# Work to be completed:
Below are several entries. Transcribe exactly those lines that fall from the one with "# Rounded long" through the one with "before = set(bpy.data.objects)", end lines included.

# Data supplied:
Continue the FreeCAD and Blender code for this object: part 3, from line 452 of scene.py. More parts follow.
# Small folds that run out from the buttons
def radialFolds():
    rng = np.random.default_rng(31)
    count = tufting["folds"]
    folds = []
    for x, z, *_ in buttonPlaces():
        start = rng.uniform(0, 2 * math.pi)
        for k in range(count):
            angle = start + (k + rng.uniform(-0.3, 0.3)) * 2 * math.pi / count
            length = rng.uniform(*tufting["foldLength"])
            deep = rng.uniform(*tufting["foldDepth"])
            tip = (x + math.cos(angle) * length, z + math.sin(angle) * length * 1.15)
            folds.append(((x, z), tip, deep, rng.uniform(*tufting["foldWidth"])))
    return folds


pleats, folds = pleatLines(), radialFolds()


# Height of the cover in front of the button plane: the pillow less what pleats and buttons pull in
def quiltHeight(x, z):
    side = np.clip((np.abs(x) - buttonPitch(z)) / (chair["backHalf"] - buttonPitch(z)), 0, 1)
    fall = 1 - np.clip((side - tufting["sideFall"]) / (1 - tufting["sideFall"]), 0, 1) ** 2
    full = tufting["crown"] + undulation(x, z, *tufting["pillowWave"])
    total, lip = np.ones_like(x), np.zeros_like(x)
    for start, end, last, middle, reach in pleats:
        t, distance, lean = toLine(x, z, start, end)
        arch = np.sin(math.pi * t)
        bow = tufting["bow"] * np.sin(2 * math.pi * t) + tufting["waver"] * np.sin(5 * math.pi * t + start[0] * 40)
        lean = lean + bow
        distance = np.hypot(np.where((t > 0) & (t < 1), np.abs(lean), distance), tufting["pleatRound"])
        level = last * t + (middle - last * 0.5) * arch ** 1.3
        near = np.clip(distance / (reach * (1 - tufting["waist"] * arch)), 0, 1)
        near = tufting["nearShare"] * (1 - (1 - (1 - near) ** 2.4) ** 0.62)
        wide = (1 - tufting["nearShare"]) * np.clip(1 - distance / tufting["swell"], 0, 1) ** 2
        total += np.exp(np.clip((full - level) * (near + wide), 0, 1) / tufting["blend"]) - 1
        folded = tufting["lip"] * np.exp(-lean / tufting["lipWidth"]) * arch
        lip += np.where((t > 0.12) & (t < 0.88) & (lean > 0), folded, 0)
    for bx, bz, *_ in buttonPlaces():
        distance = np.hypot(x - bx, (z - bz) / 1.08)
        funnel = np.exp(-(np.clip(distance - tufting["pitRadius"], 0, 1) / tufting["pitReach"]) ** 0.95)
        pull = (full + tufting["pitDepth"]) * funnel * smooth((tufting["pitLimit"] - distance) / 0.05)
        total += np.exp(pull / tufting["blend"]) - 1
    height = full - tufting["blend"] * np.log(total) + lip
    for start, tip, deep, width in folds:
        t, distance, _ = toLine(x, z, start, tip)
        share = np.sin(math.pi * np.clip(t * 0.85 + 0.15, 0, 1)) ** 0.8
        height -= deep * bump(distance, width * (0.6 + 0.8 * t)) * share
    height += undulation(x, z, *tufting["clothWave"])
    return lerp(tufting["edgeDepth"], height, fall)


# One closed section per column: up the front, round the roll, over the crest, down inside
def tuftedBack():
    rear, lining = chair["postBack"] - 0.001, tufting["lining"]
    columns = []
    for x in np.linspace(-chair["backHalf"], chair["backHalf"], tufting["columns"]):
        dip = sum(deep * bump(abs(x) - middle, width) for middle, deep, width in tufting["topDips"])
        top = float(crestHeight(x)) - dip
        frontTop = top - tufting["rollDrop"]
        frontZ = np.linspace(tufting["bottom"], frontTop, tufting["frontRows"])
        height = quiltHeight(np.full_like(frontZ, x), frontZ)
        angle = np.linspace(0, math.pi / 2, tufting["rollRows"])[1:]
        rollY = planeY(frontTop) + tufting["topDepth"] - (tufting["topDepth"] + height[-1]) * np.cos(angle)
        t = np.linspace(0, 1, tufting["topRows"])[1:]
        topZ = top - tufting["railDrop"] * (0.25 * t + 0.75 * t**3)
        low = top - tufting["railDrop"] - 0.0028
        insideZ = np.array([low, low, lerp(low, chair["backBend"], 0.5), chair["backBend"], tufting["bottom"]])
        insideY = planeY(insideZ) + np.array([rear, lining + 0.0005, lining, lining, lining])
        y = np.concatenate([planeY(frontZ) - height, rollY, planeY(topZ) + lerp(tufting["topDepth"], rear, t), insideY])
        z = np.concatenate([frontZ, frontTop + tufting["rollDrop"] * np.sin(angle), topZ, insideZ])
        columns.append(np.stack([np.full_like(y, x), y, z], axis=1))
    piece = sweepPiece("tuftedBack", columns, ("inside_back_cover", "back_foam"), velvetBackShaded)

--

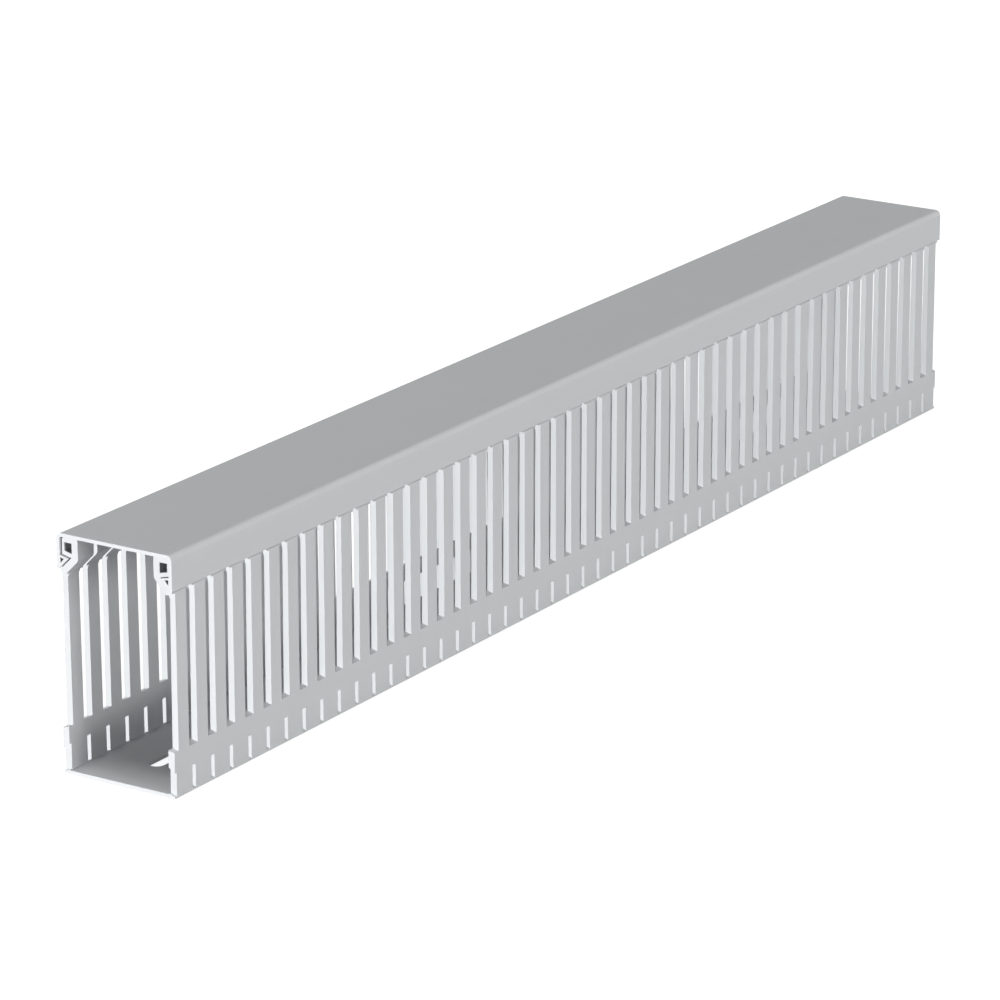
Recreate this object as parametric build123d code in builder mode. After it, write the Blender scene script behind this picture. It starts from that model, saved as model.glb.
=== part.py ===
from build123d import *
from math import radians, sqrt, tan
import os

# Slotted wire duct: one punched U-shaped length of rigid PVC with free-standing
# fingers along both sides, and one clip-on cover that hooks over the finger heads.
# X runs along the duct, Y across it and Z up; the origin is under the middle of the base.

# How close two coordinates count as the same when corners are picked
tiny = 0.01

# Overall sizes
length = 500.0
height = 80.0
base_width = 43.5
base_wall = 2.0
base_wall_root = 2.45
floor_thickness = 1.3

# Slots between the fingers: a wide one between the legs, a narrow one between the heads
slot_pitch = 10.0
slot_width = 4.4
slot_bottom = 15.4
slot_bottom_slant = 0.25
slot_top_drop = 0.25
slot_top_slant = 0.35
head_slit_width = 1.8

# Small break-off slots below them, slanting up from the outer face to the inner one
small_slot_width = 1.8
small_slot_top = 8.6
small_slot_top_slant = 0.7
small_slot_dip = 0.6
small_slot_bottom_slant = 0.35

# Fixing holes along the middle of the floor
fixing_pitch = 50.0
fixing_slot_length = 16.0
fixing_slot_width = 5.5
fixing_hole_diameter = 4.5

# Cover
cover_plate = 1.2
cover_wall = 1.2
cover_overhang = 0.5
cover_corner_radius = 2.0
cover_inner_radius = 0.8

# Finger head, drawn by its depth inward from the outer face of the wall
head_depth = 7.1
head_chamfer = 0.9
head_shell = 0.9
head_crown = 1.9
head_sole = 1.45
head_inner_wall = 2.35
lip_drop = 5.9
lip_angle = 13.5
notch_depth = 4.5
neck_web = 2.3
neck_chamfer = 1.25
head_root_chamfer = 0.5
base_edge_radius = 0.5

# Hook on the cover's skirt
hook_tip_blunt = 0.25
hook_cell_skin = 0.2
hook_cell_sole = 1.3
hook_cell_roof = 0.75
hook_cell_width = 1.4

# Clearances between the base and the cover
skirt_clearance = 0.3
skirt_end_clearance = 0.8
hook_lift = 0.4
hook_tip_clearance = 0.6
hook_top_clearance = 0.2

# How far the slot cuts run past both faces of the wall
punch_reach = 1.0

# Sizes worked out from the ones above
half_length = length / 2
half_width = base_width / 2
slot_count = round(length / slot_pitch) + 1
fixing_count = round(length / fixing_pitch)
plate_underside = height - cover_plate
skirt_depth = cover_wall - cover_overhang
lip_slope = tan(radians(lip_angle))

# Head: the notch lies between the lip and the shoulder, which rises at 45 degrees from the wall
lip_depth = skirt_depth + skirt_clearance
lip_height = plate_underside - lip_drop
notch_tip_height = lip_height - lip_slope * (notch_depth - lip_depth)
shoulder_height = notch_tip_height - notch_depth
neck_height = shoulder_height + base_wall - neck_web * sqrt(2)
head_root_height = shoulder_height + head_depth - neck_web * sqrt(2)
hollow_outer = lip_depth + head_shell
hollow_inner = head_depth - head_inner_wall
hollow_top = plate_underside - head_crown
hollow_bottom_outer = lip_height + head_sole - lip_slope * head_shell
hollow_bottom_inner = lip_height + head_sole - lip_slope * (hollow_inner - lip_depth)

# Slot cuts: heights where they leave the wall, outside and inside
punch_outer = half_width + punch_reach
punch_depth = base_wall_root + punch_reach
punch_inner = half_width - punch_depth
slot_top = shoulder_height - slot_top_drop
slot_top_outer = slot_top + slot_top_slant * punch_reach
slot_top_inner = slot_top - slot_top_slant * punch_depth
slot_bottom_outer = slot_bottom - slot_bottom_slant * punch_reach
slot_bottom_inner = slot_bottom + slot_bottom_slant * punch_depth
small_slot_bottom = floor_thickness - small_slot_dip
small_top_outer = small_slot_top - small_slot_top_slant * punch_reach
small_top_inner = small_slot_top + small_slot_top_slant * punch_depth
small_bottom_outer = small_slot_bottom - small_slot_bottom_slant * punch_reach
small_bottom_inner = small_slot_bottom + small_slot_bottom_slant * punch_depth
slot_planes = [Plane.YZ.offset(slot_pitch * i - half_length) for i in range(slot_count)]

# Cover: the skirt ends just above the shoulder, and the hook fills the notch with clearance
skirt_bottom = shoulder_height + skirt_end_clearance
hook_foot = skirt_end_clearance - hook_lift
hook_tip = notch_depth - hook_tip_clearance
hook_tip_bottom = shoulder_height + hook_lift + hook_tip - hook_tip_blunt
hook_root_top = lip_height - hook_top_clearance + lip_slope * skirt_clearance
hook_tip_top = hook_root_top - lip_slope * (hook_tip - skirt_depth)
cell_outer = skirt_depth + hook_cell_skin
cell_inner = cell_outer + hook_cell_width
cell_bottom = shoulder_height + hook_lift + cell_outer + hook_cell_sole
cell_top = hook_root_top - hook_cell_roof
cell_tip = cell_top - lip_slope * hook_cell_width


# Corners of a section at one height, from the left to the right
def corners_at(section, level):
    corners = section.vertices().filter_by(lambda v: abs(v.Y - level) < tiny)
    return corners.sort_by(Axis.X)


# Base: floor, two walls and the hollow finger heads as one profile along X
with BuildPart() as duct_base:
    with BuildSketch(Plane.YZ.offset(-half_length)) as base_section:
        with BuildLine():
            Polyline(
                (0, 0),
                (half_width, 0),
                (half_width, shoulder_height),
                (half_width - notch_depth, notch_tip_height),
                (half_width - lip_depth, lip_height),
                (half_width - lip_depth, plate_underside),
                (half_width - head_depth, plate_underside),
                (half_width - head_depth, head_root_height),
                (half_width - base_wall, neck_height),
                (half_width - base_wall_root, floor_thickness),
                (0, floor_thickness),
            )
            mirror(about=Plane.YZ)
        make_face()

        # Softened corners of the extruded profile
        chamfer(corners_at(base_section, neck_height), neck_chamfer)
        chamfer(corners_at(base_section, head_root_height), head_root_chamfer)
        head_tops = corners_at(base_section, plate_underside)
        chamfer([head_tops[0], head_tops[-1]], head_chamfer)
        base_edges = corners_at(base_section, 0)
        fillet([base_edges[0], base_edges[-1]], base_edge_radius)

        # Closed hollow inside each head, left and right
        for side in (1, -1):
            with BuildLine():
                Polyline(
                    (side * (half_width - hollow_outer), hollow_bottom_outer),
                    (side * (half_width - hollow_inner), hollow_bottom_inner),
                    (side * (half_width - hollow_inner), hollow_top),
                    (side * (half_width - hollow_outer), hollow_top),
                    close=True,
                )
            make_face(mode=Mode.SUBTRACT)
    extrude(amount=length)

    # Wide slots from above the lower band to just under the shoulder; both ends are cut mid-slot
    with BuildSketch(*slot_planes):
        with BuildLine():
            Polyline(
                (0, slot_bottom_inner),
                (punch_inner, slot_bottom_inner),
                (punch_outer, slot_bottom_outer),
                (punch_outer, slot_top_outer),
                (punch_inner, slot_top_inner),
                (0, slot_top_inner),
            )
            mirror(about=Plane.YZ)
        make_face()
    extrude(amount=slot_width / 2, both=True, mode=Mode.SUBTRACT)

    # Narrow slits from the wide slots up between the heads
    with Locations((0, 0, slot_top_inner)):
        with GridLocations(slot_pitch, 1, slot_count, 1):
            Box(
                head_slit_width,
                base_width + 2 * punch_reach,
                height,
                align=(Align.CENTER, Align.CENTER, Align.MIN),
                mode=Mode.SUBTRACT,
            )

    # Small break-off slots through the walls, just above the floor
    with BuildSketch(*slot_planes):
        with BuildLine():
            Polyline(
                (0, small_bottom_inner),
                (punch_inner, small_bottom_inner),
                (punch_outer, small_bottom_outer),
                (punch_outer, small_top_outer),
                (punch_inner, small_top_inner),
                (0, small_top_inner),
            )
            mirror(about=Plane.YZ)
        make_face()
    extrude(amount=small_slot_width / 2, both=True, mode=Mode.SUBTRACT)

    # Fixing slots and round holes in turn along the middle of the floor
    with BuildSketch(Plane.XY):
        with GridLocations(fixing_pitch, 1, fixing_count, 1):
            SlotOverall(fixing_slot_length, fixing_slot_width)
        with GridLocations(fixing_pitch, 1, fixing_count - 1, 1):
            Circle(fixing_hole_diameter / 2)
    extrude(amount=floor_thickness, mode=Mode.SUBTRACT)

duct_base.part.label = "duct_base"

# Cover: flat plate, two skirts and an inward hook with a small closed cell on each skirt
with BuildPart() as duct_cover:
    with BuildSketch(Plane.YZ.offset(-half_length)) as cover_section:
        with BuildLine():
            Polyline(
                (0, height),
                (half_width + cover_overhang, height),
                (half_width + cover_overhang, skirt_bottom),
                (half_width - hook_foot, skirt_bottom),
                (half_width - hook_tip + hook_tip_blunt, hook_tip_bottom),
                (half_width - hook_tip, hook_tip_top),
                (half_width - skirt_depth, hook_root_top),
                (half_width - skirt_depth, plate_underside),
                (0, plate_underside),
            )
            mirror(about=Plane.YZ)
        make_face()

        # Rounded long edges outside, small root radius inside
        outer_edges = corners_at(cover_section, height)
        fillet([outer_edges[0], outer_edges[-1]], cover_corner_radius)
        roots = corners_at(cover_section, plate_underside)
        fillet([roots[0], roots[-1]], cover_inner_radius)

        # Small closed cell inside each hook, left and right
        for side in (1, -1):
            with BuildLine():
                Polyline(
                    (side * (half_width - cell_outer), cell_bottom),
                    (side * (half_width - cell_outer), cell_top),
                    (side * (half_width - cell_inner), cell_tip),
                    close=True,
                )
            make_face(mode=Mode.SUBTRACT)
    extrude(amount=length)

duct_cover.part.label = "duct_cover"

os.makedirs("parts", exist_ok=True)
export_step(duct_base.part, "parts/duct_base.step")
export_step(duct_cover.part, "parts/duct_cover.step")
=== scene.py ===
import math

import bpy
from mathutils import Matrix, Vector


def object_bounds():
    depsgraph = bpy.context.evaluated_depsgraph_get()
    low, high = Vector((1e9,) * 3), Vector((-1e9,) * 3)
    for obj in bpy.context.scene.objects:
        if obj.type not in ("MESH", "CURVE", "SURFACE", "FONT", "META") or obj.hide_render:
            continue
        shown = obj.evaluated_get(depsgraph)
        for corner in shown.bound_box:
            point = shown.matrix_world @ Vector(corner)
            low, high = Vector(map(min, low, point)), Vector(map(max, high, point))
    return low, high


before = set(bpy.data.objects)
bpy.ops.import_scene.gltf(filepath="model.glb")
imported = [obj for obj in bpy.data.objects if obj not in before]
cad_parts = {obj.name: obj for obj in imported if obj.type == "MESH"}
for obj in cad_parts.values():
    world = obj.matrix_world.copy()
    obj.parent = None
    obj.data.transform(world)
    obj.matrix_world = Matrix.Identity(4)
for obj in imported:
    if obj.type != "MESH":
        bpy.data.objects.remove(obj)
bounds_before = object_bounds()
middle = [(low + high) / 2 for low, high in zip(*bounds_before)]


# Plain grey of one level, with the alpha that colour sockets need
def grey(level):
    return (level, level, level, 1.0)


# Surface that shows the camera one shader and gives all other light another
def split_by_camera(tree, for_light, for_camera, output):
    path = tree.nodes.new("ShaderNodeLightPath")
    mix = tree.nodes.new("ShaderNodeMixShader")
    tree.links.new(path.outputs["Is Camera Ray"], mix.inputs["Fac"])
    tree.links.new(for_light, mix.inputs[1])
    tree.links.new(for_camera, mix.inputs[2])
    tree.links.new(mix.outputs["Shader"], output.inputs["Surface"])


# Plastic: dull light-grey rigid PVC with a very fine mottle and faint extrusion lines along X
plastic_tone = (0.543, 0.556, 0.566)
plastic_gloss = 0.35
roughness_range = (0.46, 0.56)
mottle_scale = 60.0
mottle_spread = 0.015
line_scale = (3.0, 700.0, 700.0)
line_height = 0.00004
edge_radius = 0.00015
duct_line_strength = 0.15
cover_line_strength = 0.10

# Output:
        # Rounded long edges outside, small root radius inside
        outer_edges = corners_at(cover_section, height)
        fillet([outer_edges[0], outer_edges[-1]], cover_corner_radius)
        roots = corners_at(cover_section, plate_underside)
        fillet([roots[0], roots[-1]], cover_inner_radius)

        # Small closed cell inside each hook, left and right
        for side in (1, -1):
            with BuildLine():
                Polyline(
                    (side * (half_width - cell_outer), cell_bottom),
                    (side * (half_width - cell_outer), cell_top),
                    (side * (half_width - cell_inner), cell_tip),
                    close=True,
                )
            make_face(mode=Mode.SUBTRACT)
    extrude(amount=length)

duct_cover.part.label = "duct_cover"

os.makedirs("parts", exist_ok=True)
export_step(duct_base.part, "parts/duct_base.step")
export_step(duct_cover.part, "parts/duct_cover.step")
=== scene.py ===
import math

import bpy
from mathutils import Matrix, Vector


def object_bounds():
    depsgraph = bpy.context.evaluated_depsgraph_get()
    low, high = Vector((1e9,) * 3), Vector((-1e9,) * 3)
    for obj in bpy.context.scene.objects:
        if obj.type not in ("MESH", "CURVE", "SURFACE", "FONT", "META") or obj.hide_render:
            continue
        shown = obj.evaluated_get(depsgraph)
        for corner in shown.bound_box:
            point = shown.matrix_world @ Vector(corner)
            low, high = Vector(map(min, low, point)), Vector(map(max, high, point))
    return low, high


before = set(bpy.data.objects)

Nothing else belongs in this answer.